(Records contained in a dataset)
▽
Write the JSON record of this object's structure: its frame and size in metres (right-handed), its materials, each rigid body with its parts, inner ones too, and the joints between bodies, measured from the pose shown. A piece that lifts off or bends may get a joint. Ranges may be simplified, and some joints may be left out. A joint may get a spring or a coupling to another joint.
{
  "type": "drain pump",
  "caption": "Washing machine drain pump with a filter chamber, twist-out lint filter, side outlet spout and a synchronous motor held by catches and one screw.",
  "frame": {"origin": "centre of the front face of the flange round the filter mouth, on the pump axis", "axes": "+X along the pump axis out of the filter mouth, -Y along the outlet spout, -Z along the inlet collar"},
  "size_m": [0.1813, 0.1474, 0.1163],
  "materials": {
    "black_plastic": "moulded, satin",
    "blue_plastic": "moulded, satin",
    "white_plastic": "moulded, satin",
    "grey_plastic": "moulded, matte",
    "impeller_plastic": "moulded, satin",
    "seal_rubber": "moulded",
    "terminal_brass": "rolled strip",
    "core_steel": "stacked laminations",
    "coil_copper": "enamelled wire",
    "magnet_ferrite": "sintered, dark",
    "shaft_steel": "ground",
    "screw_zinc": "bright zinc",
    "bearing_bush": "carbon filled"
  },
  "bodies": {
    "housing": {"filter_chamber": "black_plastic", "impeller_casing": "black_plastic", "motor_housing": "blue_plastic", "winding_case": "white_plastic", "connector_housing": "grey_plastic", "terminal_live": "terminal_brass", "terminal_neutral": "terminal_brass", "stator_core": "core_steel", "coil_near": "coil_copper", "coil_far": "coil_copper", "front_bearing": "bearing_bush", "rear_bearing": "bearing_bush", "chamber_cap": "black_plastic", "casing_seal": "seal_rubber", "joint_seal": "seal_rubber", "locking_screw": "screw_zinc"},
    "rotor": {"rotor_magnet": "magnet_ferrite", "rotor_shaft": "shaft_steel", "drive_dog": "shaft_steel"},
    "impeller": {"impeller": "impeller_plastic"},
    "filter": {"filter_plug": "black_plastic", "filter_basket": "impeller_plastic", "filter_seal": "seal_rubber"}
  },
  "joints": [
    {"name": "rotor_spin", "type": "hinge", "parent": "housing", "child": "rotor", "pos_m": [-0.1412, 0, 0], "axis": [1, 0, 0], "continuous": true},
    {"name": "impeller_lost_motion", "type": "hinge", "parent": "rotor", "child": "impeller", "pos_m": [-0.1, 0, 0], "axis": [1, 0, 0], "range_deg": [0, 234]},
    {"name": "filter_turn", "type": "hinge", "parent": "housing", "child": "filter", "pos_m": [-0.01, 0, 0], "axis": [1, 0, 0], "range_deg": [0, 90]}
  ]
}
△
▽
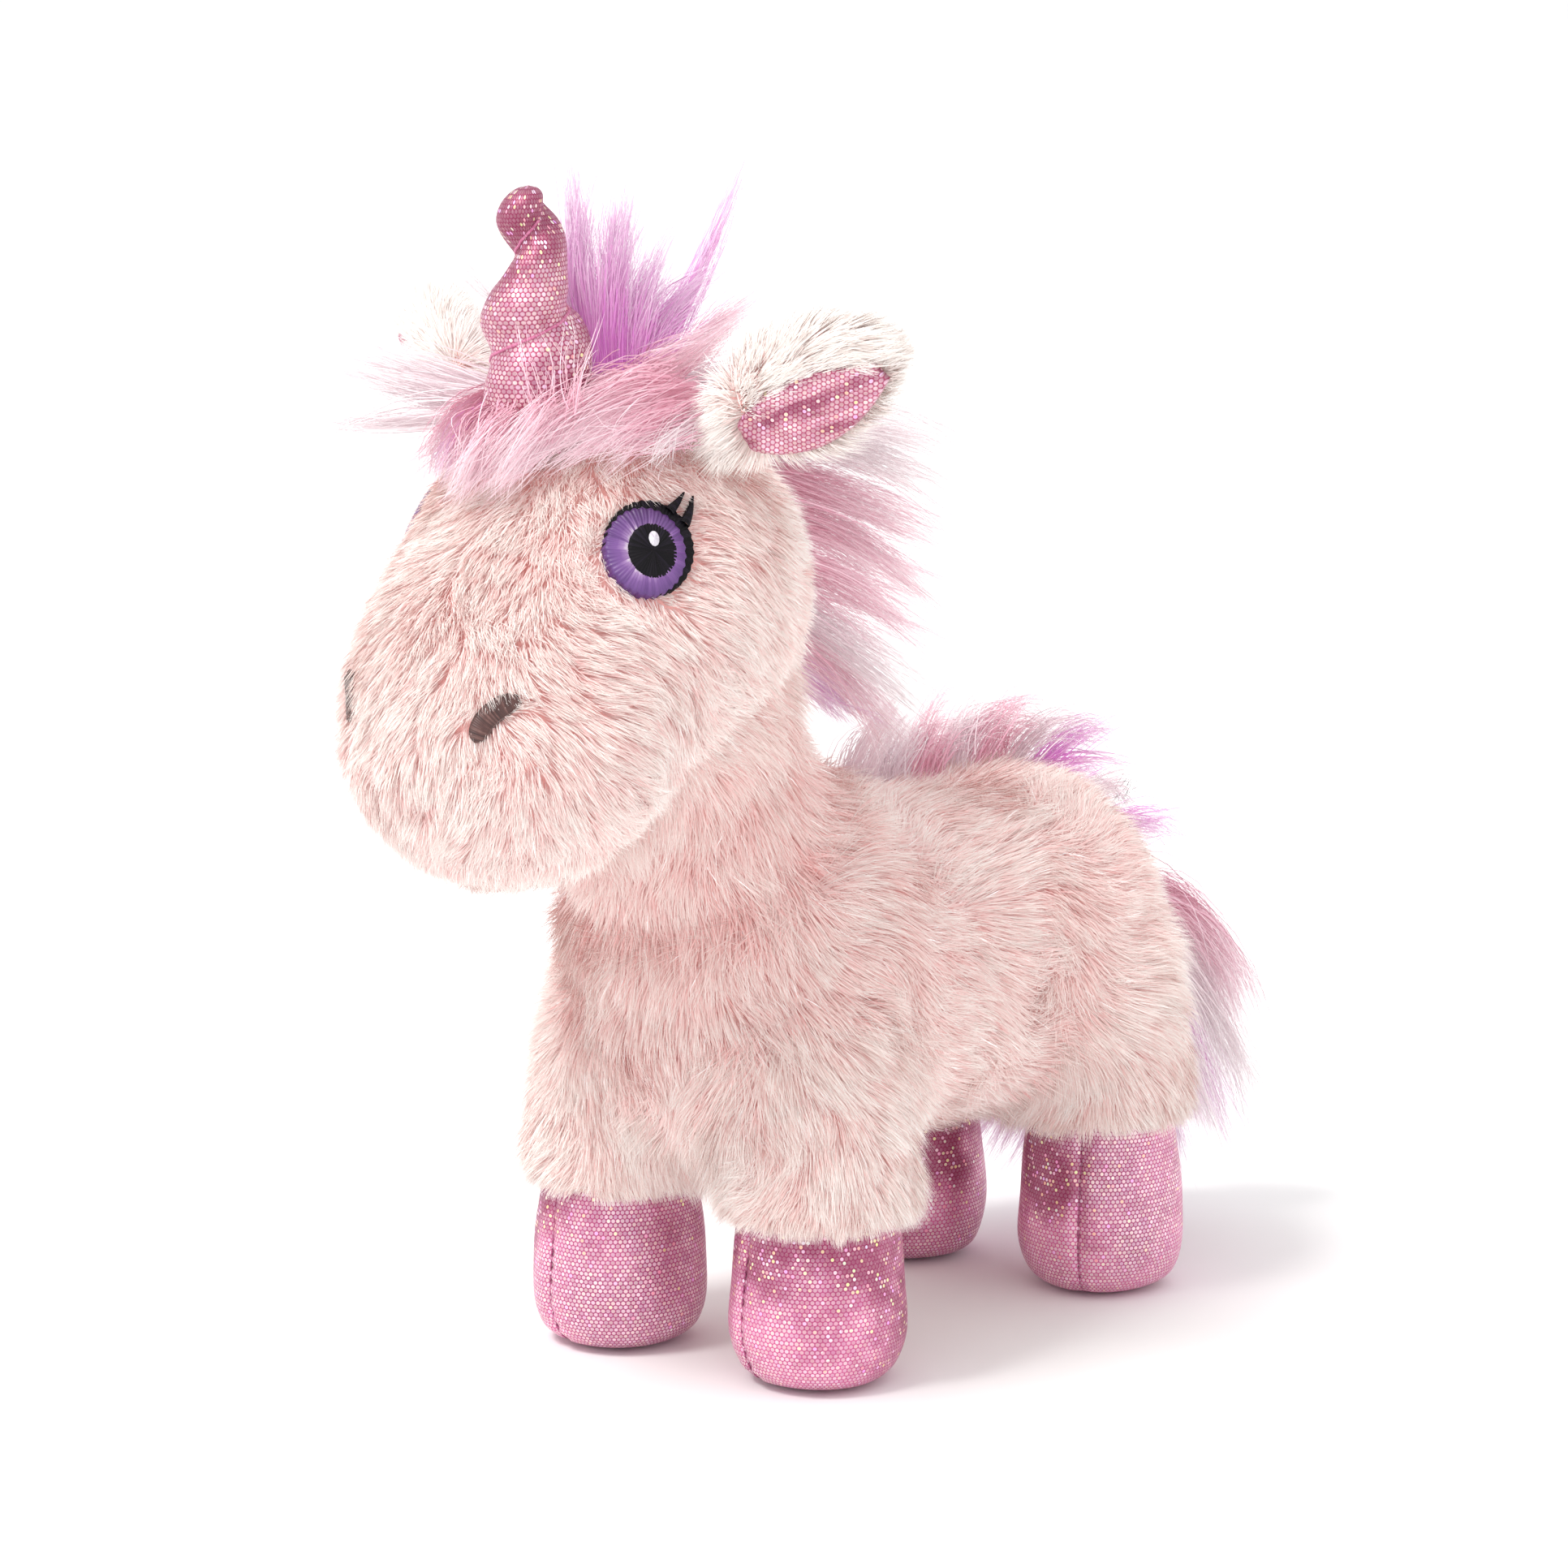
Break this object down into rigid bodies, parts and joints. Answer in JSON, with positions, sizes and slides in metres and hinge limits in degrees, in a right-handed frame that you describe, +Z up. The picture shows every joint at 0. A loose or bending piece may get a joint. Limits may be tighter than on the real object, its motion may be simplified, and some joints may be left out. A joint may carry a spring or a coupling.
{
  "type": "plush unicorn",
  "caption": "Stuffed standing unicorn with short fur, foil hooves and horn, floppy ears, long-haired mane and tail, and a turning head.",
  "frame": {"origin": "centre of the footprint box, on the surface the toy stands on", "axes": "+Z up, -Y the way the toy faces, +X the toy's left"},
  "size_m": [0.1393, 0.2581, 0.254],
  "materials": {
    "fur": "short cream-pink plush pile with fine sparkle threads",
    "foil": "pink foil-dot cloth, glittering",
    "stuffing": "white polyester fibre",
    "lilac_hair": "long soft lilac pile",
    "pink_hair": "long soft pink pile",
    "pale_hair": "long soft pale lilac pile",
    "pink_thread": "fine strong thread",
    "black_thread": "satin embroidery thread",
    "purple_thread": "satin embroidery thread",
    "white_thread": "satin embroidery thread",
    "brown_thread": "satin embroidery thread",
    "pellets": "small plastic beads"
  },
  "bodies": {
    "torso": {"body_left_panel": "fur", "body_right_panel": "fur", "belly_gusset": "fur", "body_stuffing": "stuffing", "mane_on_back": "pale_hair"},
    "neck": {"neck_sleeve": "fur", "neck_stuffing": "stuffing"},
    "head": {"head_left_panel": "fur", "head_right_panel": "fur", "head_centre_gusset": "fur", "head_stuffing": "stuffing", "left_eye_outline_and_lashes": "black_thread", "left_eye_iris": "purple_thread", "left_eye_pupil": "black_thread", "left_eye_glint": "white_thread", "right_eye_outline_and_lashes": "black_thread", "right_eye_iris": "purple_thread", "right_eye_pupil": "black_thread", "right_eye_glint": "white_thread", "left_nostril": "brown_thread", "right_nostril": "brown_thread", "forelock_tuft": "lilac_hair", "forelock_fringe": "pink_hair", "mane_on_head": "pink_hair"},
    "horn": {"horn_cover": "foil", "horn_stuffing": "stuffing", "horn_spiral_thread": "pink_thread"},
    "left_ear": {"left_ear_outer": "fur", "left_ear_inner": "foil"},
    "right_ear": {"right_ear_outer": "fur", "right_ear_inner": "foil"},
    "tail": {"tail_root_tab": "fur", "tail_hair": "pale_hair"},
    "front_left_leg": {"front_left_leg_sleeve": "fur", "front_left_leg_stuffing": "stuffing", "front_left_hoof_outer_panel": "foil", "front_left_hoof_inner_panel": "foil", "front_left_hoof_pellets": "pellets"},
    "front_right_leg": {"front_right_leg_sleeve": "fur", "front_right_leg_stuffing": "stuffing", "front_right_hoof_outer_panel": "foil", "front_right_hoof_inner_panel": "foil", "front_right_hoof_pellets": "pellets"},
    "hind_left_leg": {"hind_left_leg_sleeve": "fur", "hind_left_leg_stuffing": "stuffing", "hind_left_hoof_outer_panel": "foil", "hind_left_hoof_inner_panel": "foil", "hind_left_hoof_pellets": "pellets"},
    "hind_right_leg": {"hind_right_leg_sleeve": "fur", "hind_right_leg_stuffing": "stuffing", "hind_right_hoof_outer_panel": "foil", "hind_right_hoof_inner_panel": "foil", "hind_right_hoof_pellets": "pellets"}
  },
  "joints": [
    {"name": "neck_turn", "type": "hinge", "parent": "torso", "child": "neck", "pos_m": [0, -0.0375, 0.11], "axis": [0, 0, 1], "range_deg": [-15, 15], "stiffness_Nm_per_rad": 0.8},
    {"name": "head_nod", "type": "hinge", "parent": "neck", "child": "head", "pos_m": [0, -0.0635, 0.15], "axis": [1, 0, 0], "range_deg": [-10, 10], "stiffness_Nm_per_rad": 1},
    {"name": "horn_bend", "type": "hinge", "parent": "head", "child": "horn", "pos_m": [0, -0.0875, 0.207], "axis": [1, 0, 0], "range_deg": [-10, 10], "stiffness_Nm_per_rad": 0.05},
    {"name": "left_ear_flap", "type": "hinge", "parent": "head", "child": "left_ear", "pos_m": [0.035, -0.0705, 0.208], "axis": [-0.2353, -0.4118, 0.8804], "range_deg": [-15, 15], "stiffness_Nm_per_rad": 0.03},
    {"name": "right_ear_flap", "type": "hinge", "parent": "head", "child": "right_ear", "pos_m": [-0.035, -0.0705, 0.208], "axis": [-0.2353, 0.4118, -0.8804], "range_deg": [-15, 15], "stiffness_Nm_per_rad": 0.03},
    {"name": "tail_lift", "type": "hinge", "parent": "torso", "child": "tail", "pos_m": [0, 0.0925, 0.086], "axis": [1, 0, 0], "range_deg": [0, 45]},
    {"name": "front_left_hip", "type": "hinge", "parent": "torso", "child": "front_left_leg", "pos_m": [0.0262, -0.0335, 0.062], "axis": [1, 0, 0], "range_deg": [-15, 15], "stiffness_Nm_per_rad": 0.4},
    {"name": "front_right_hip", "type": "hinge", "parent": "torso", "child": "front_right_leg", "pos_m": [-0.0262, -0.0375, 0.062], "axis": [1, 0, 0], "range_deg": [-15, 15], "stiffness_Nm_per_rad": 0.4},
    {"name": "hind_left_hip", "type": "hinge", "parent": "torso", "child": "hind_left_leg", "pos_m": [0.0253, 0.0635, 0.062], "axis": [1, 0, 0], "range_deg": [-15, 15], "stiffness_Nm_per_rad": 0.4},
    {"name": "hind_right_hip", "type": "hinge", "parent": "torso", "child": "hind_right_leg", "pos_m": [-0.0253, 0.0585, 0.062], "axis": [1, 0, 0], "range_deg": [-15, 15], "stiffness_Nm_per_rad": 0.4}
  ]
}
△
- _Exercise requirements_
Gather up the lines containing the word "that" from these records and copy them.

- _Answer to the exercise_
Write the JSON record of this object's structure: its frame and size in metres (right-handed), its materials, each rigid body with its parts, inner ones too, and the joints between bodies, measured from the pose shown. A piece that lifts off or bends may get a joint. Ranges may be simplified, and some joints may be left out. A joint may get a spring or a coupling to another joint.
Break this object down into rigid bodies, parts and joints. Answer in JSON, with positions, sizes and slides in metres and hinge limits in degrees, in a right-handed frame that you describe, +Z up. The picture shows every joint at 0. A loose or bending piece may get a joint. Limits may be tighter than on the real object, its motion may be simplified, and some joints may be left out. A joint may carry a spring or a coupling.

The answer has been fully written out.